✍🏻Fahmi Hasan Nugroho
Kemarin Bandung diguyur hujan sejak setelah Jum’at, saya menembus hujan deras agar bisa datang ke masjid al-Lathiif dan mengisi kajian. Tema yang diminta oleh panitia adalah tentang “Islam dan Kelestarian Alam.”
Salah satu yang saya jelaskan adalah bahwa konsep awalnya air diciptakan adalah untuk kehidupan. Banyak ayat dalam al-Qur’an yang menjelaskan tentang hujan dan konteks keseluruhannya adalah bahwa hujan selalu diikuti dengan tanaman dan ternak yang menjadi penopang kehidupan manusia.
Namun kondisi berubah.

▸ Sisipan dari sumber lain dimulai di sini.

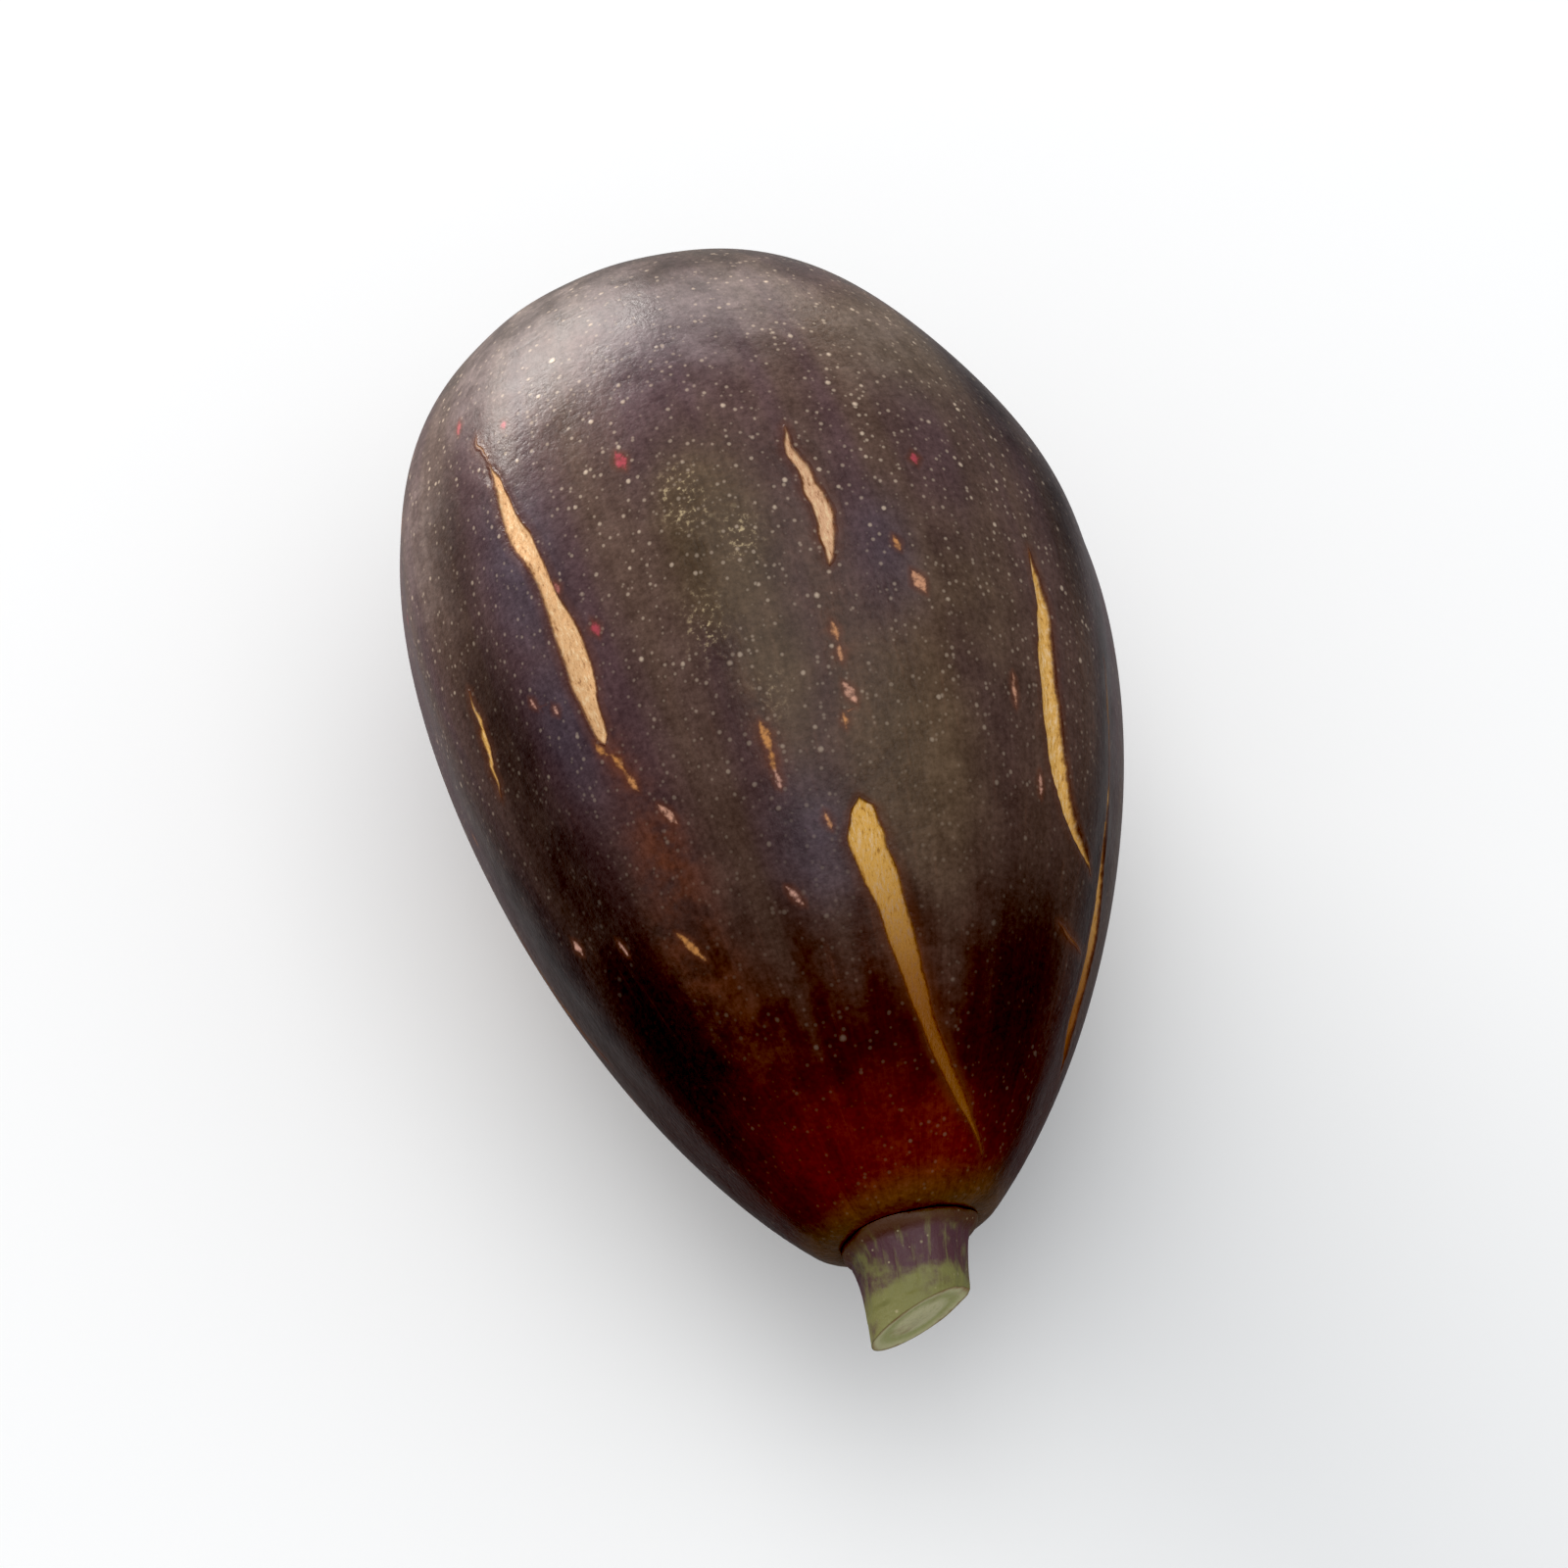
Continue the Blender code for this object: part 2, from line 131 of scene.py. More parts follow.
# Flecks. Each: place, slant, half length, half width, tone (0 orange tan, 1 pale pink, 2 red).
# A place is millimetres along and degrees round, and a slant is in degrees.
FLECKS = (
    (20.4, 111, 12, 0.75, 0.42, 2.0),
    (14.1, 130, 5, 0.40, 0.22, 1.9),
    (11.9, 142, 5, 0.60, 0.26, 1.8),
    (24.8, 64, 0, 0.42, 0.34, 2.0),
    (26.6, 128, 10, 0.42, 0.28, 1.6),
    (30.1, 124, 5, 0.58, 0.30, 2.0),
    (33.2, 70, 20, 0.85, 0.42, 0.5),
    (30.5, 72, 10, 0.50, 0.20, 0.2),
    (35.3, 86, 5, 0.60, 0.22, 0.3),
    (36.8, 86, -5, 0.55, 0.16, 0.4),
    (39.3, 86, 20, 0.80, 0.28, 0.7),
    (40.9, 88, 0, 0.45, 0.16, 0.2),
    (40.6, 102, 5, 0.95, 0.30, 0.0),
    (42.1, 102, -5, 0.70, 0.17, 0.0),
    (43.3, 102, 0, 0.50, 0.15, 0.9),
    (37.2, 131, 20, 0.60, 0.22, 0.0),
    (38.3, 129, 20, 0.60, 0.24, 0.0),
    (39.8, 128, 15, 0.70, 0.22, 0.2),
    (42.5, 124, 25, 0.85, 0.24, 0.7),
    (50.1, 131, 25, 1.20, 0.22, 0.0),
    (50.0, 105, 30, 0.75, 0.13, 1.0),
    (40.1, 54, 0, 1.05, 0.14, 0.6),
    (45.6, 48, 5, 0.75, 0.13, 0.8),
    (46.4, 95, 10, 0.55, 0.14, 0.3),
    (45.9, 160, 5, 0.55, 0.26, 1.0),
    (47.8, 148, 10, 0.55, 0.14, 0.9),
    (32.4, 140, 15, 0.38, 0.13, 1.0),
    (33.6, 136, 10, 0.35, 0.15, 1.0),
)
FLECK_MARGIN = 0.8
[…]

Karena kelakuan buruk manusia, kini hujan malah ditakuti, dicela dan dikutuki. Hujan tak lagi menumbuhkan, hujan malah jadi menghancurkan dan menenggelamkan.
Dahulu banyak peradaban yang muncul dari pinggiran sungai, seperti Mesir dan Mesopotamia, karena air adalah sumber kehidupan. Tapi tata kelola air di negara kita ini sudah kacau sejak lama. Kita tidak menjadikan sungai sebagai sumber kehidupan, sebaliknya kita malah menjadikan sungai sebagai tempat pembuangan.
Semua rumah membuang limbah ke selokan yang kemudian bermuara di sungai. Banyak orangyangtakpunyaotak dengan mudahnya membuang sampah ke sungai. Sungai yang defaultnya sumber kehidupan kita jadikan sungai sebagai tempat pembuangan, termasuk masyarakat “yang terbuang” peradaban kota hidup di gubuk kumuh pinggiran sungai.
Air permukaan kita jadikan tempat sampah, air tanah kita sedot habis-habisan. Berapa banyak gedung tinggi Jakarta dan Semarang yang menyedot air dari tanah, ga heran jika dua kota itu terancam tenggelam karena penurunan tanah, bahkan beberapa desa di Bekasi, Pekalongan dan Demak sudah ditinggalkan penghuninya karena daerahnya sudah menjadi lautan.
Kajian dimulai sejak magrib dan selesai jam setengah 9 malam. Saya lalu pulang dengan mengenakan jas hujan karena hujan dari bakda jum’at itu belum reda hingga saya pulang ke rumah jam setengah 10 malam. Bandung selatan malah sudah banjir masuk rumah sejak kemarin.